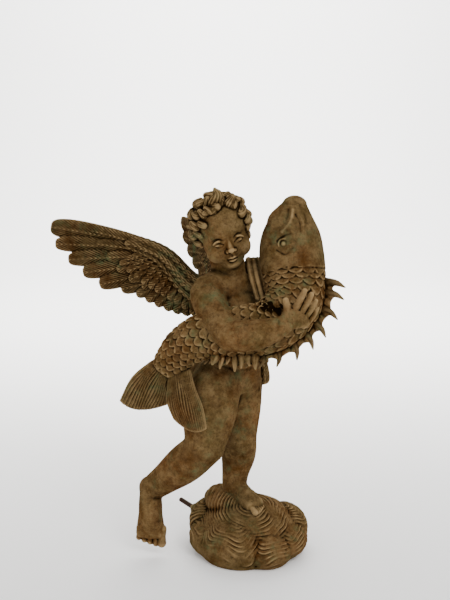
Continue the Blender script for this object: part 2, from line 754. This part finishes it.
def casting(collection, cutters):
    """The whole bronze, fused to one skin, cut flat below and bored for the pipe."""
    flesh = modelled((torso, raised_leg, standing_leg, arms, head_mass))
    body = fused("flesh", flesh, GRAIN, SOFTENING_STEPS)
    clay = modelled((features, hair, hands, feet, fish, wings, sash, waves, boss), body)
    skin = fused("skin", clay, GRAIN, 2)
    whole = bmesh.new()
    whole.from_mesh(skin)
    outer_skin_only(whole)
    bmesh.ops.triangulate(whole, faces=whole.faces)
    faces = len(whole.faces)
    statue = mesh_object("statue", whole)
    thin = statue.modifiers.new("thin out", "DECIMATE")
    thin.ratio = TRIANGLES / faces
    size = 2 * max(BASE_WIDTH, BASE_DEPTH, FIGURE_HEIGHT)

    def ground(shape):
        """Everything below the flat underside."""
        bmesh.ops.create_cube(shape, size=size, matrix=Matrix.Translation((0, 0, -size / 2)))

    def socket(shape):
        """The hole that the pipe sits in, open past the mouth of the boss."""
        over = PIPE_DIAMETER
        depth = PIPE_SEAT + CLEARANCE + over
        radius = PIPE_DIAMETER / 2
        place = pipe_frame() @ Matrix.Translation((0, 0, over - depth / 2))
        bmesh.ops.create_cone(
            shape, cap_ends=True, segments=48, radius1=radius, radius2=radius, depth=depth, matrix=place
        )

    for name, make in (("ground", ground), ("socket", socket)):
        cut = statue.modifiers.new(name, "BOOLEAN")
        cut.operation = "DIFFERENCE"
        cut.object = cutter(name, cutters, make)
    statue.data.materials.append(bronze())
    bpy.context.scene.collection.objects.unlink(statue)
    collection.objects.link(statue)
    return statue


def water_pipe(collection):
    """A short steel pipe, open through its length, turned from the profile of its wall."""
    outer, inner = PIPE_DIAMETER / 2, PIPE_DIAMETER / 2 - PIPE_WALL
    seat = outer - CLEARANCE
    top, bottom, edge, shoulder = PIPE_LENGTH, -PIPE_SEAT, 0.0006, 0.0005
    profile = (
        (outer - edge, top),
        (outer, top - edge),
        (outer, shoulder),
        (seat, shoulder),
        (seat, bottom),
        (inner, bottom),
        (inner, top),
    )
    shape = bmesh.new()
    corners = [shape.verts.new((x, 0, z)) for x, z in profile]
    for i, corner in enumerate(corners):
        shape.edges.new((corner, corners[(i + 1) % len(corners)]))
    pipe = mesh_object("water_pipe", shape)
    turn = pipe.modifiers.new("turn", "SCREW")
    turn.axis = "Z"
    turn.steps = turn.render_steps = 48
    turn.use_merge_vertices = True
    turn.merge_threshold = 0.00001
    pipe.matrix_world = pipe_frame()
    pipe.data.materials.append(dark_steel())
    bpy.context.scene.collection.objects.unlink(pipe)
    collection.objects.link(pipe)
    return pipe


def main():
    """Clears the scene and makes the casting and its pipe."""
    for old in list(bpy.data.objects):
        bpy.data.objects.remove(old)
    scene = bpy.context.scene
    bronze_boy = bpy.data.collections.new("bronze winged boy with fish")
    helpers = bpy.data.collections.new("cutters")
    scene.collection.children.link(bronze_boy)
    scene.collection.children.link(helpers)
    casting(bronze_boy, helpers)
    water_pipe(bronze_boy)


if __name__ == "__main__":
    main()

----

Aim:
Give back the whole listing, word for word.

Solution for this problem:
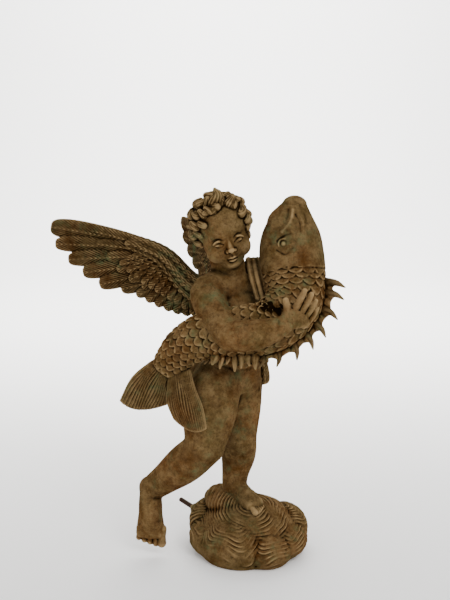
Continue the Blender script for this object: part 2, from line 754. This part finishes it.
def casting(collection, cutters):
    """The whole bronze, fused to one skin, cut flat below and bored for the pipe."""
    flesh = modelled((torso, raised_leg, standing_leg, arms, head_mass))
    body = fused("flesh", flesh, GRAIN, SOFTENING_STEPS)
    clay = modelled((features, hair, hands, feet, fish, wings, sash, waves, boss), body)
    skin = fused("skin", clay, GRAIN, 2)
    whole = bmesh.new()
    whole.from_mesh(skin)
    outer_skin_only(whole)
    bmesh.ops.triangulate(whole, faces=whole.faces)
    faces = len(whole.faces)
    statue = mesh_object("statue", whole)
    thin = statue.modifiers.new("thin out", "DECIMATE")
    thin.ratio = TRIANGLES / faces
    size = 2 * max(BASE_WIDTH, BASE_DEPTH, FIGURE_HEIGHT)

    def ground(shape):
        """Everything below the flat underside."""
        bmesh.ops.create_cube(shape, size=size, matrix=Matrix.Translation((0, 0, -size / 2)))

    def socket(shape):
        """The hole that the pipe sits in, open past the mouth of the boss."""
        over = PIPE_DIAMETER
        depth = PIPE_SEAT + CLEARANCE + over
        radius = PIPE_DIAMETER / 2
        place = pipe_frame() @ Matrix.Translation((0, 0, over - depth / 2))
        bmesh.ops.create_cone(
            shape, cap_ends=True, segments=48, radius1=radius, radius2=radius, depth=depth, matrix=place
        )

    for name, make in (("ground", ground), ("socket", socket)):
        cut = statue.modifiers.new(name, "BOOLEAN")
        cut.operation = "DIFFERENCE"
        cut.object = cutter(name, cutters, make)
    statue.data.materials.append(bronze())
    bpy.context.scene.collection.objects.unlink(statue)
    collection.objects.link(statue)
    return statue


def water_pipe(collection):
    """A short steel pipe, open through its length, turned from the profile of its wall."""
    outer, inner = PIPE_DIAMETER / 2, PIPE_DIAMETER / 2 - PIPE_WALL
    seat = outer - CLEARANCE
    top, bottom, edge, shoulder = PIPE_LENGTH, -PIPE_SEAT, 0.0006, 0.0005
    profile = (
        (outer - edge, top),
        (outer, top - edge),
        (outer, shoulder),
        (seat, shoulder),
        (seat, bottom),
        (inner, bottom),
        (inner, top),
    )
    shape = bmesh.new()
    corners = [shape.verts.new((x, 0, z)) for x, z in profile]
    for i, corner in enumerate(corners):
        shape.edges.new((corner, corners[(i + 1) % len(corners)]))
    pipe = mesh_object("water_pipe", shape)
    turn = pipe.modifiers.new("turn", "SCREW")
    turn.axis = "Z"
    turn.steps = turn.render_steps = 48
    turn.use_merge_vertices = True
    turn.merge_threshold = 0.00001
    pipe.matrix_world = pipe_frame()
    pipe.data.materials.append(dark_steel())
    bpy.context.scene.collection.objects.unlink(pipe)
    collection.objects.link(pipe)
    return pipe


def main():
    """Clears the scene and makes the casting and its pipe."""
    for old in list(bpy.data.objects):
        bpy.data.objects.remove(old)
    scene = bpy.context.scene
    bronze_boy = bpy.data.collections.new("bronze winged boy with fish")
    helpers = bpy.data.collections.new("cutters")
    scene.collection.children.link(bronze_boy)
    scene.collection.children.link(helpers)
    casting(bronze_boy, helpers)
    water_pipe(bronze_boy)


if __name__ == "__main__":
    main()